— START —
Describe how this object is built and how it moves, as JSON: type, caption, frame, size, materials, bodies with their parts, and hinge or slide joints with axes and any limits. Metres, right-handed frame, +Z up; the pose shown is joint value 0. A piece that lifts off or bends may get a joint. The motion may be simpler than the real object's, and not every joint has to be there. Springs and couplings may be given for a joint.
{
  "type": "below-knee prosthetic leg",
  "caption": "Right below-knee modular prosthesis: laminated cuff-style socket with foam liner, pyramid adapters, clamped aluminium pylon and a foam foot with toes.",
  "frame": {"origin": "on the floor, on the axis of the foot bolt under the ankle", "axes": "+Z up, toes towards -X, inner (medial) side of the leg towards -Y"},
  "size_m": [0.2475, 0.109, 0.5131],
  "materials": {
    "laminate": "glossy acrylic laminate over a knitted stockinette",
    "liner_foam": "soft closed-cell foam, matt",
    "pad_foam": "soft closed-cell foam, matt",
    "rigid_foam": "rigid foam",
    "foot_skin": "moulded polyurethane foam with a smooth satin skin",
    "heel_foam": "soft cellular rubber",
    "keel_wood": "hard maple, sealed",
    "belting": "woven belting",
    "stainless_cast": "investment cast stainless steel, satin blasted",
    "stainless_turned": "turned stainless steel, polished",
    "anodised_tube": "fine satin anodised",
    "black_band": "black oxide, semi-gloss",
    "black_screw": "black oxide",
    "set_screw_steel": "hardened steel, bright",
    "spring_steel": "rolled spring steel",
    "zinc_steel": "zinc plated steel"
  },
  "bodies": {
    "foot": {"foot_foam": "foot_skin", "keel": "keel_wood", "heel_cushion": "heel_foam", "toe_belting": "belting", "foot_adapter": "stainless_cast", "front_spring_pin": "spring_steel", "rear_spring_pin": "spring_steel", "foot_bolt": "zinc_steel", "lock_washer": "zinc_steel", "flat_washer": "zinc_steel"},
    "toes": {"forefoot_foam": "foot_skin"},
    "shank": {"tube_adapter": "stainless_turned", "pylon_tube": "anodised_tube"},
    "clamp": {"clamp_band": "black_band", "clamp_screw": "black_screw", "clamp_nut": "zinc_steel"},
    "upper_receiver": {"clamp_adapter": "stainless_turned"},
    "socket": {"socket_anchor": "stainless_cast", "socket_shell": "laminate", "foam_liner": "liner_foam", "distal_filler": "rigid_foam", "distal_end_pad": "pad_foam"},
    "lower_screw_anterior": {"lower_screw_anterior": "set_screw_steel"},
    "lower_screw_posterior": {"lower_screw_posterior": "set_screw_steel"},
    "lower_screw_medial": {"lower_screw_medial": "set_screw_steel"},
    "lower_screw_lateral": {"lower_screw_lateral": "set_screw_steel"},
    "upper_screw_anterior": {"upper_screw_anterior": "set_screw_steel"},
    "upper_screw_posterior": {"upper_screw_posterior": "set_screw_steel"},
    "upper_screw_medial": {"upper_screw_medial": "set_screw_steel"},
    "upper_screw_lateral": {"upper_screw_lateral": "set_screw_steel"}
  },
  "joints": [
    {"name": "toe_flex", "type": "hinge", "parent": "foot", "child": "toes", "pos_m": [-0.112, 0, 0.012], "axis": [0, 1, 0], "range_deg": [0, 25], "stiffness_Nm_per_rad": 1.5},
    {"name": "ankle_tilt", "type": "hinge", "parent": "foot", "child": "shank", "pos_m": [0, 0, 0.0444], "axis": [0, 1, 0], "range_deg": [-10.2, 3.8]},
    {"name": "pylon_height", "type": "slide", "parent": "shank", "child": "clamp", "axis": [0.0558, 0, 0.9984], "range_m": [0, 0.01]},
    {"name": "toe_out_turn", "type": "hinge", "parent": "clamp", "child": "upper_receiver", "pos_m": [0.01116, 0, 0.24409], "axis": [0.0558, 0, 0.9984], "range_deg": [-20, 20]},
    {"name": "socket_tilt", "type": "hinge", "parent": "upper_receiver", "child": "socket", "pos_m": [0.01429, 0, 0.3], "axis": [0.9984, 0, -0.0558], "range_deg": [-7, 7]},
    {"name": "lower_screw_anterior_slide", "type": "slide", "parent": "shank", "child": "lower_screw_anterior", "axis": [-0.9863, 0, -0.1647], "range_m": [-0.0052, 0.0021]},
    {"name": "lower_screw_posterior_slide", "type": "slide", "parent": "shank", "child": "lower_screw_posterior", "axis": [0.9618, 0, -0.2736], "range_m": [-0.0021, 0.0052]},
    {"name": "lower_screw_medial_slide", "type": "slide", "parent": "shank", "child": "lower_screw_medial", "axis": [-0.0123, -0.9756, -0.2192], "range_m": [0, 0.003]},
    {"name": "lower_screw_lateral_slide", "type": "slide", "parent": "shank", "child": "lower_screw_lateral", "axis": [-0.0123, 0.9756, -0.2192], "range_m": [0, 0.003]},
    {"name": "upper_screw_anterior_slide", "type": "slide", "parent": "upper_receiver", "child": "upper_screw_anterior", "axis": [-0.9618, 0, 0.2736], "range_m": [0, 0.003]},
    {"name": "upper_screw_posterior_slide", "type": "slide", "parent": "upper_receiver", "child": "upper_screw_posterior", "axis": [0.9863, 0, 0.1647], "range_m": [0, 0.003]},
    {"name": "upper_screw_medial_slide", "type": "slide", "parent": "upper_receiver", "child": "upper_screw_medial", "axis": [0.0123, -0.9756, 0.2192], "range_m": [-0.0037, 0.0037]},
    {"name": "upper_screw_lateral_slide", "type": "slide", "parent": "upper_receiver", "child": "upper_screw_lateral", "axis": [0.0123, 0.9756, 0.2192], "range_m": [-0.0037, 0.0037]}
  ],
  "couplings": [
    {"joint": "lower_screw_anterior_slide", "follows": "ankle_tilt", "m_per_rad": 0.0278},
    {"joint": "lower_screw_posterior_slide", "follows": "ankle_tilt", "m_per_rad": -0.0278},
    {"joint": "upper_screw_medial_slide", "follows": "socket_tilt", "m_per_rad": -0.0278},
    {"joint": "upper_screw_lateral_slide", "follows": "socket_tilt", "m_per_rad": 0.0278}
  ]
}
— END —
— START —
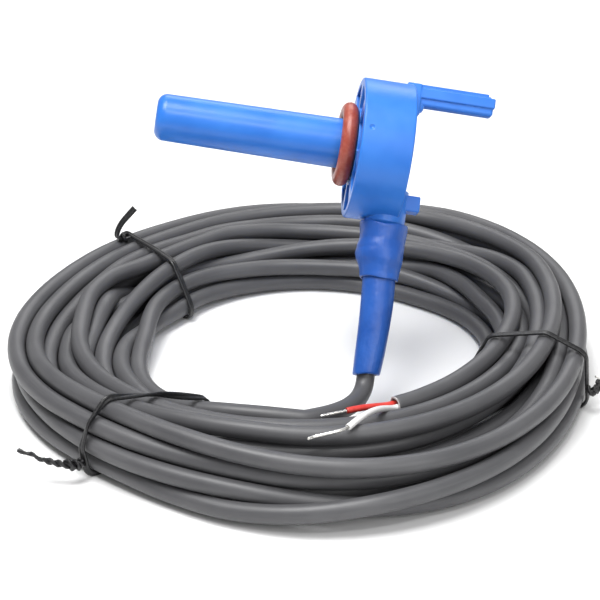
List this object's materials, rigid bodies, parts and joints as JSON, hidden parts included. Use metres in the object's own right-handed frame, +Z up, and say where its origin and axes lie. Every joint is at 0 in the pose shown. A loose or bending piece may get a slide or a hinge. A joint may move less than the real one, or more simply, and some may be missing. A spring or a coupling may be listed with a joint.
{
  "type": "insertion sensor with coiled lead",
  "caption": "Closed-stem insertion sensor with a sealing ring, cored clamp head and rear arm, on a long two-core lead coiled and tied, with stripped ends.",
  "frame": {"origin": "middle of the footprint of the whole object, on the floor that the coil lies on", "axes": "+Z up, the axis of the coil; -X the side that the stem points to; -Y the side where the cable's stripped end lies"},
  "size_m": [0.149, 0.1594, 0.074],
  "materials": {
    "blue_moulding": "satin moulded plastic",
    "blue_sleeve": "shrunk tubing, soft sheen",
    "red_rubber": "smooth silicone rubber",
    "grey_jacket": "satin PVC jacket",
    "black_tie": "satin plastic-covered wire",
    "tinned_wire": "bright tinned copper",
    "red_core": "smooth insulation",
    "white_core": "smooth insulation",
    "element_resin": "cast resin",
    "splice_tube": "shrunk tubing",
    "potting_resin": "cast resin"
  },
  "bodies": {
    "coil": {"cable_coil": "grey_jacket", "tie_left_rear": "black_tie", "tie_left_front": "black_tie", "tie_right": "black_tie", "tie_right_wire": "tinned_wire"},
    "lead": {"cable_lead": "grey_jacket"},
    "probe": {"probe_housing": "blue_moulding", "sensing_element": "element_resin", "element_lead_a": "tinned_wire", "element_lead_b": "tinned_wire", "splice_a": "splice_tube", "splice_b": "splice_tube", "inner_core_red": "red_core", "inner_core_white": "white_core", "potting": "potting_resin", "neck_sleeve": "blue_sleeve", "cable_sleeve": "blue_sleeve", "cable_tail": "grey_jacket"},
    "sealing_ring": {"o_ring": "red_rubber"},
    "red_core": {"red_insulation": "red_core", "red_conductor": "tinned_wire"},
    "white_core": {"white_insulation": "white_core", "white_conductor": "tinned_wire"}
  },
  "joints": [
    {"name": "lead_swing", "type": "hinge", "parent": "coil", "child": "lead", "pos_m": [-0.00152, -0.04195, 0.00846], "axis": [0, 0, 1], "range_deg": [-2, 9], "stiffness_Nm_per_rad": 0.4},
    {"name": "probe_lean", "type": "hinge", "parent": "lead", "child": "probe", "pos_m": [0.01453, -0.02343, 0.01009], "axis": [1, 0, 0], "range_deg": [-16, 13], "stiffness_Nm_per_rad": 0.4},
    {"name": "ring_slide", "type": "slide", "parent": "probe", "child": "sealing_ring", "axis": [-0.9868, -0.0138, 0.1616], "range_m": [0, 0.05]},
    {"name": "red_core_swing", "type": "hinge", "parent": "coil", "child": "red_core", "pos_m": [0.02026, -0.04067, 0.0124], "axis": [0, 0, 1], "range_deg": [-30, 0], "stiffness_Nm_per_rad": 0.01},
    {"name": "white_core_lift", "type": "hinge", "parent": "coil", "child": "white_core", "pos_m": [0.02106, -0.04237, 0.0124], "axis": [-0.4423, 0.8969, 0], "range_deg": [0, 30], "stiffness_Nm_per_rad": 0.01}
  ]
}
— END —
» Task directions: Pull every line containing the word "handed" out of the material and copy it.

» Task result:
Describe how this object is built and how it moves, as JSON: type, caption, frame, size, materials, bodies with their parts, and hinge or slide joints with axes and any limits. Metres, right-handed frame, +Z up; the pose shown is joint value 0. A piece that lifts off or bends may get a joint. The motion may be simpler than the real object's, and not every joint has to be there. Springs and couplings may be given for a joint.
List this object's materials, rigid bodies, parts and joints as JSON, hidden parts included. Use metres in the object's own right-handed frame, +Z up, and say where its origin and axes lie. Every joint is at 0 in the pose shown. A loose or bending piece may get a slide or a hinge. A joint may move less than the real one, or more simply, and some may be missing. A spring or a coupling may be listed with a joint.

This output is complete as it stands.